I loved your poem - except that I would have bought Gummy Bears instead. :)
(This is a reply to sent to someone who responded privately, but I think it says what I need to say to all of you, to wrap this up, so I'm using it here, too.)
Thanks very much for the kind words.
The hell of it is that I shouldn't have responded at all. They lit my fuse on Friday afternoon and I went off on them. Then I went home. I steamed a bit more and then realized that I had done the stupidest thing I could have done, which was to defend myself from the attack of those dopes. Not having internet access at home, I couldn't remove the post unless I made a trip back to the office and I had no time for that.
Anyway, I've worked many years in a business where subjectivity rules. If someone doesn't like your voice or your delivery, you move on. You have to know your own self-worth and have confidence in your ability to impress the next person. The same goes for writing, so you might think that I'd have learned that lesson well enough to apply it in this context. Nope.
(gives self a dope slap)
I'm better now.
I totally missed the review...I have been in a blog vortex lately because I'm so busy.
But, whatever it said - screw 'em. I love what you write, even if I am just a lurker most of the time. However, I know how you feel. Hence why I turned on comment moderation - so if I get nasty ones, I don't have to publish them!
Here's an idea: Use the negative review as marketing material!
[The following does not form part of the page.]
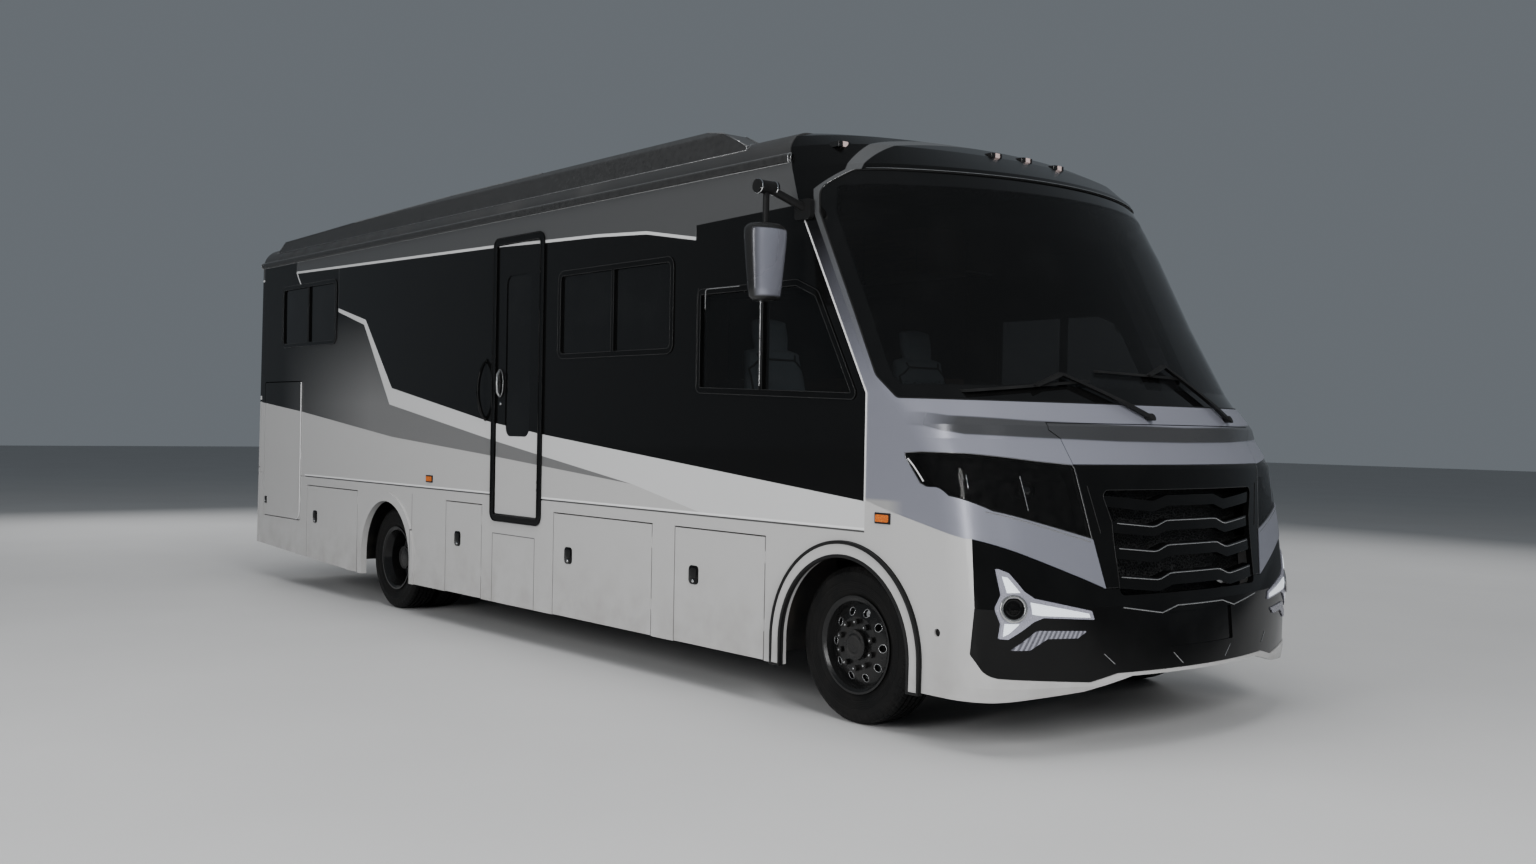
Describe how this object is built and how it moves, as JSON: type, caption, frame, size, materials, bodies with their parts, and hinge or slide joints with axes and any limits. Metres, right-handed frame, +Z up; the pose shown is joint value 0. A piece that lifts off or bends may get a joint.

Add a link to the review, with a big banner headline that says "Teen-age Girls Don't Get Me, Which Means I Must Be Doing Something Right!" ;-)
Essentially, and sincerely, what I'm saying is, the next time this happens (and a writer of your magnitude will eventually get a book deal and will receive at least one less-than positive review), Fly in the teeth of it. Shove it down their throats by smiling and saying "Thanks For Reading".
Have you (or anyone who reads this public comment) seen "Harold And Kumar Go To White Castle"? If so, remember what Kumar said, "Thank You, Come Again." ;-)
You are an extremely talented writer, talented enough where I continually have pangs of jealousy when I read your essays. Keep writing. Don't read the reviews. Except for mine.
I have to say... I am still going back to that site. To read all the comments. Because they are getting so intensely beaten down by everyone. They're in bunkers now. Artillery coming from all sides. Bleeding from many wounds. It's hilarious.
They're a "review site". They are putting out "reviews". And then when they get "reviewed" right back, they are getting WAAAAAAY more defensive than anyone they are reviewing.
*snort*
Anyways... you know you're The Man.
I do have to say that I like how they ripped off portions of their website from others and got caught.
You are all way too kind. I now have to live up to such praise. Thanks a bunch...
I missed everything that happened on Friday, but I guess it doesn't really matter. Whoever those people were, they didn't know what they were talking about.
You are a great writer and never doubt that! But you cannot please all of the people all of the time, no matter what. Just enjoy doing what you do!
Hey Suldog - I enjoy reading here, so phooey on those reviewers.